Sunday, March 3, 2019

Ever More Active Idel-Ural Movement Attracting Attention Regionally and Internationally


Paul Goble

            Staunton, March 2 – Moscow has long dismissed the Idel-Ural movement as a figment of the imagination of Western Russophobes or as a revenant of a Nazi effort during World War II to set the peoples of the USSR against Moscow.  But that stance is becoming ever more difficult to sustain for two reasons.

            On the one hand, the Idel-Ural movement, which seeks to promote cooperation among and independence for the Turkic and Finno-Ugric nations between the Volga River and the Urals Mountains, is gaining ever more attention, at least in part because Moscow’s efforts to stop it by repressing and exiling its activists have backfired.
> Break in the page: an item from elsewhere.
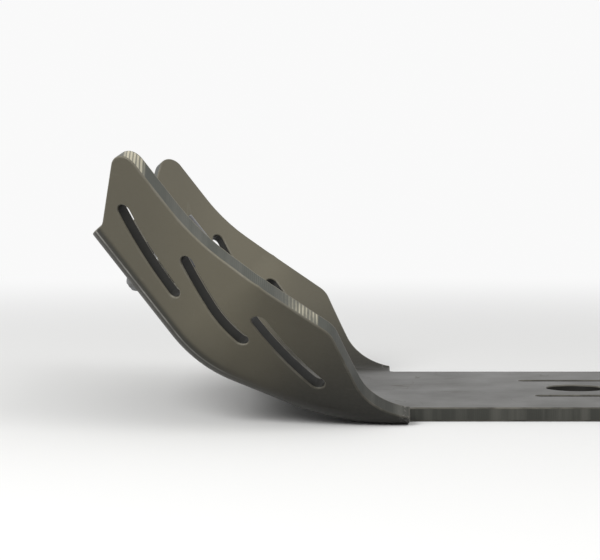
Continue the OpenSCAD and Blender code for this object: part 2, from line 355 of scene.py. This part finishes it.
def bump(tree, height, distance, strength=1.0, under=None):
    node = tree.nodes.new("ShaderNodeBump")
    node.inputs["Strength"].default_value = strength
    node.inputs["Distance"].default_value = distance
    tree.links.new(height, node.inputs["Height"])
    if under:
        tree.links.new(under, node.inputs["Normal"])
    return node.outputs["Normal"]


def edge_wear_and_highlight(tree):
    """1 on the eased edges, 0 elsewhere."""
    node = tree.nodes.new("ShaderNodeAttribute")
    node.attribute_name = EDGE_WEAR_AND_HIGHLIGHT
    return node.outputs["Fac"]


def axes(tree, place):
    """The three coordinates of a place, each by itself."""
    node = tree.nodes.new("ShaderNodeSeparateXYZ")
    tree.links.new(place, node.inputs["Vector"])
    return node.outputs


def rising(tree, value, low, high):
    """0 up to low, rising to 1 at high; low above high falls instead."""
    node = tree.nodes.new("ShaderNodeMapRange")
    node.interpolation_type = "SMOOTHSTEP"
    node.inputs["From Min"].default_value = low
    node.inputs["From Max"].default_value = high
    tree.links.new(value, node.inputs["Value"])
    return node.outputs["Result"]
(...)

            And on the other hand, new research has shown that the image of the Idel-Ural movement as Nazi hirelings or as an absurd plot of Western governments – the US listed Idel-Ural among the Captive Nations in its 1959 Congressional resolution – is ever less sustainable and that the Idel-Ural idea not only has deep roots but growing support. 

            Not only have Idel-Ural activists called on Turkey to intervene with Moscow on their behalf (windowoneurasia2.blogspot.com/2019/02/free-idel-ural-movement-calls-on-turkey.html), but they have formed common ground with the broader opposition to Russia’s increasingly repressive laws on public expression.

            Yesterday, to that end as well as to call for the release of all political prisoners Moscow now holds and to support their own program, the Free Ideal Ural Movement organized pickets at Russian diplomatic posts in Great Britain, Ukraine, Poland, Finland and the United States (idelreal.org/a/29799566.html).

            In Kyiv, for example, they carried banners declaring “The Kremlin kills native nations,” “Russia is a prison house of peoples,” and “Freedom to the Peoples, Freedom to the Individual.”  And in the languages of the peoples of Idel-Ural, they called for the independence of each and all of them.

            Syres Bolyaen, the organizer of the Kyiv demonstration, says that “Moscow would be glad to deal with us as it did with the Circassians and Chechens. But times are changing. Today, Russia isn’t capable of such mass actions aimed at the destruction of indigenous peoples.” And Putin has to be “satisfied” with stealing from the entire population, limiting the sovereignty of the republics, and Russifying the non-Russians.  

            “The task of the indigenous peoples,” he continues, “is to hold out until the moment when the snake bites its own tail and the empire self-destructs” (emphasis supplied). Similar sentiments were expressed by Idel-Ural demonstrators in New York, Helsinki, Warsaw, and London.

            An equally important development with regard to the growth of the Idel-Ural movement is new research that shows, contrary to Soviet and Russian claims that are typically accepted without question in the West, that people from the Middle Volga who were organized by the Germans to fight against Moscow frequently worked against the Nazis.

            Beginning in the mid-1950s, Soviet propagandists built up the figure of Musa Dzhalil, a Tatar poet whom the Nazis executed, as a hero of the resistance but used that trope to blacken the reputation of the Idel-Ural Legion as a whole. Now, in the Middle Volga, new studies conclude that he was hardly alone and not the most important of those from Idel-Ural who opposed Hitler.

            Some of that research is summarized by Radio Svoboda journalist Dmitry Lyubimov in an extensive new article “The Idel-Ural Legion: How Tatars Fought Against Hitler” (idelreal.org/a/29798389.html).  Such corrections of the historical record will make it easier for people in the region to identify with the Idel-Ural idea.